Menon claims with some justice that India could not win a war with Red China, though it is a curious stance for a vain Defense Minister. But Menon's critics counter that defending Indian territory against further Red conquests need not lead to war. Trouble is that Menon has neglected to build up India's border defenses. While he and Nehru refuse to give details to Parliament, on the ground that such information would be useful to the Chinese, one fact is clear: north India's population centers are far closer to the frontier than Red China's big cities, but the Chinese have built more roads to the Himalayan passes than the Indians. Most frontier areas can be reached from the Indian side only by muleback or helicopter. India's defensive position would be far better if it were to make common cause with Pakistan, but Menon sneers at the suggestion. Because Pakistan is allied with the West, he argues, Indian-Pakistani cooperation "would plunge us right in the middle of the cold war." Partly because of Menon's attitude, the Pakistanis have lately begun talking about a deal with Red China.
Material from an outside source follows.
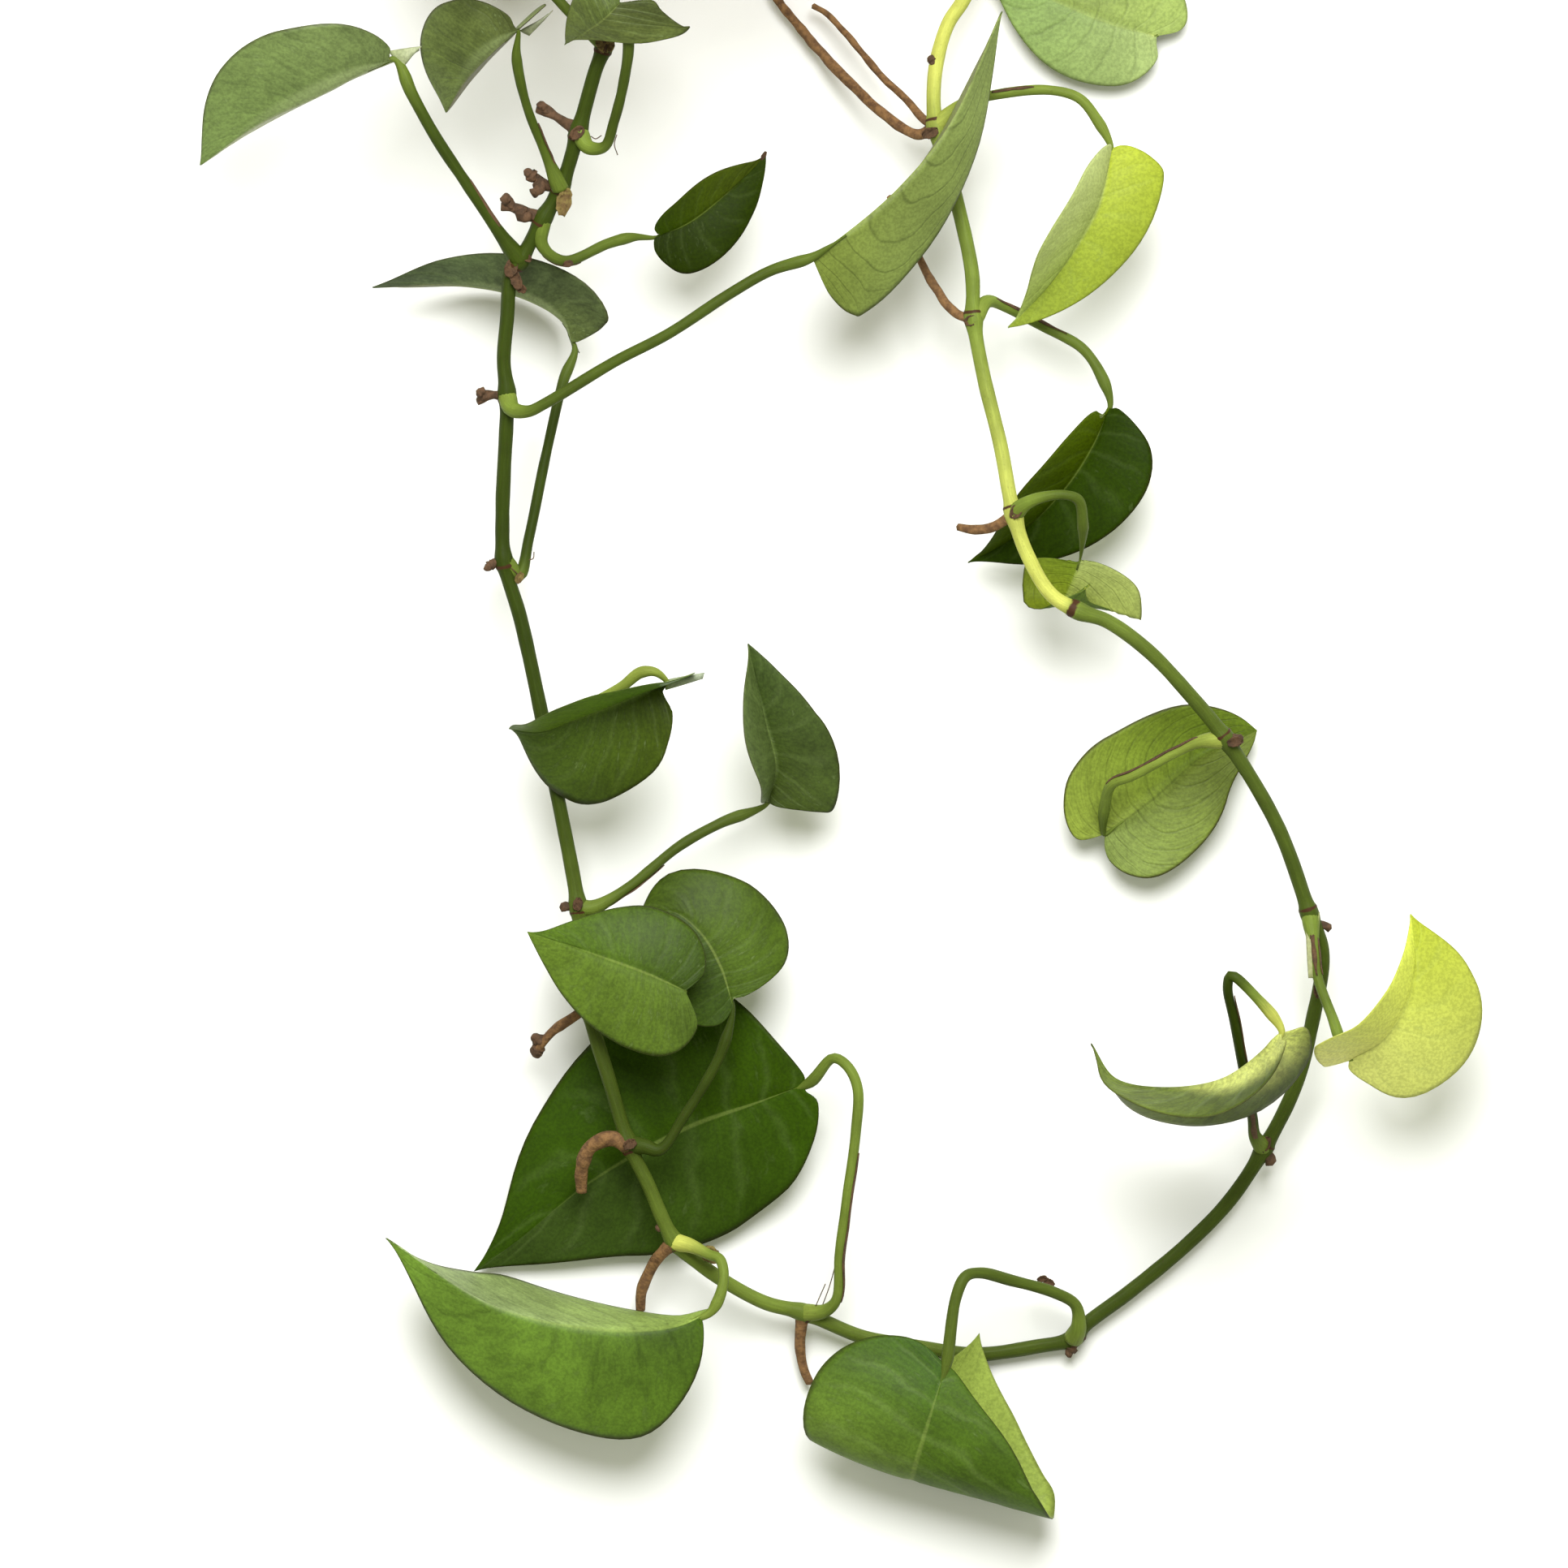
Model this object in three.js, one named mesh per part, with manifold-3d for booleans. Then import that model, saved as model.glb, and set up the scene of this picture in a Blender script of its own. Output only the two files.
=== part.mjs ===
// A potted trailing aroid: a terracotta pot of soil, a crown of short shoots, and one long vine that
// goes over the rim and lies along the surface in a wide U, with a heart-shaped leaf at each joint.
// Millimetres, +Z up. The origin is the middle of the pot's base, and the vine lies towards -Y.
import * as THREE from 'three';
import { mergeVertices } from 'three/addons/utils/BufferGeometryUtils.js';
import Module from 'manifold-3d';

const wasm = await Module();
wasm.setup();

// Pot and soil
const POT_HEIGHT = 122;
const POT_BASE_RADIUS = 47;
const POT_BAND_HEIGHT = 24;
const POT_SHOULDER_RADIUS = 63;
const POT_BAND_RADIUS = 67;
const POT_RIM_RADIUS = 70;
const POT_WALL = 5;
const POT_FLOOR = 7;
const POT_SIDES = 36;
const SOIL_EDGE_HEIGHT = 103;
const SOIL_TOP_HEIGHT = 107;

// Stems, petioles and blades
const STEM_RADIUS = 2.3;
const STEM_SIDES = 8;
const STEM_STEPS = 86;
const SHOOT_STEPS = 16;
const PETIOLE_RADIUS = 1.5;
const PETIOLE_SIDES = 5;
const PETIOLE_STEPS = 6;
const ROOT_SIDES = 5;
const ROOT_STEP_LENGTH = 9;
const BLADE_THICKNESS = 0.9;
const BLADE_COLUMNS = 2;
const RIB_STATIONS = 48;
const RIB_CREEP = 1.6;
const RIB_SEAT_STATION = 4;
const RIB_SEAT_DEPTH = 1.2;
const CLEARANCE = 0.3;
const SLIVER = 0.05;

// The middle of the U that the vine lies in, seen from the pot's base.
const VINE_CENTRE = new THREE.Vector3(30, -372, 0);

// Half of a blade's outline, from the notch at the petiole to the tip. The first number says whether
// the point lies in the base part (0), which ends where the blade is widest, or in the tip part (1).
// The second is how far along that part it lies, and the third how far out, against the half width.
const HALF_OUTLINE = [
  [0, 0.05, 0.14], [0, 0, 0.34], [0, 0.12, 0.62], [0, 0.4, 0.87], [0, 0.8, 0.99],
  [1, 0.12, 0.985], [1, 0.36, 0.85], [1, 0.6, 0.59], [1, 0.81, 0.28], [1, 0.93, 0.1],
];

const TINTS = {
  dark: 0x35591a,
  mid: 0x5b8a34,
  lime: 0xb0c447,
};

// Points below are x, y, z, with x and y from the middle of the U and z above the surface.
const STEM_PATH = [
  [-36, 331, 66], [-35.5, 328, 98], [-36.5, 319, 124], [-38.5, 304.5, 135], [-42, 290, 134],
  [-45, 275.5, 117], [-48.5, 260.5, 91], [-52, 244.5, 70], [-54.5, 224.5, 60], [-57.5, 216, 58],
  [-62.5, 198.5, 53], [-68, 181.5, 48], [-73.5, 172, 46], [-80.5, 159.5, 43], [-83, 156.5, 42],
  [-84.5, 141.5, 40], [-85.5, 129, 38], [-84.5, 118.5, 37], [-85.5, 95.5, 33], [-86, 82, 31],
  [-85.5, 68, 30], [-80.5, 50.5, 29], [-74.5, 23, 28], [-69.5, -2.5, 27], [-63, -37.5, 26],
  [-60, -68, 25], [-53.5, -91, 24], [-47.5, -110.5, 23], [-42, -122, 22], [-33.5, -140.5, 18],
  [-27, -146.5, 16], [-17, -153.5, 13], [-5.5, -159.5, 11], [6, -162.5, 9], [24, -170, 6],
  [40.5, -173, 5], [58.5, -175.5, 4], [78, -173, 4], [89, -170.5, 5], [92.5, -166.5, 5],
  [106.5, -156, 5], [124.5, -141, 6], [137, -128, 7], [147.5, -112, 10], [157, -92.5, 15],
  [162, -73, 19], [165, -51.5, 23], [161, -40, 26], [151, -13, 30], [135, 13.5, 34],
  [123.5, 27.5, 38], [111, 40.5, 42], [98.5, 49.5, 44], [90, 52.5, 45], [81.5, 57.5, 45],
  [74, 70, 44], [70, 82, 43], [66, 103.5, 38], [61, 124.5, 34], [58, 142, 31], [57.5, 156.5, 29],
  [52.5, 180, 26], [46.5, 201.5, 24], [46, 214.5, 22], [47.5, 224.5, 20], [50.5, 233.5, 18],
  [55, 240.5, 16], [62, 255.5, 13], [68.5, 268, 12], [74, 286, 10], [77, 303.5, 8],
  [78.5, 323.5, 7], [77, 341, 8],
];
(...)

The Economic Issue. Menon has no direct responsibility for India's economy, but his political opponents in the campaign point out accurately that his ideas strongly influence Nehru. They are both old-school, doctrinaire socialists of the 1930s variety, and both insist, against considerable evidence, that all the world is inevitably turning to socialism. They refuse to recognize that all the older socialist parties of the free world have abandoned the rigid formulas since World War II, and that the greatest progress has been achieved (in Germany, Western Europe, Japan) by relatively free enterprise. Of that progress Menon says scornfully, "The last word has not been said," suggesting that collapse is just around the corner. Both Nehru and Menon regard Indian private enterprise as some thing of a monster that must be kept in check. Certainly the older Indian capitalists are often rapacious, but Nehru and Menon are overlooking a younger breed with progressive ideas that is drawn to the Swatantra.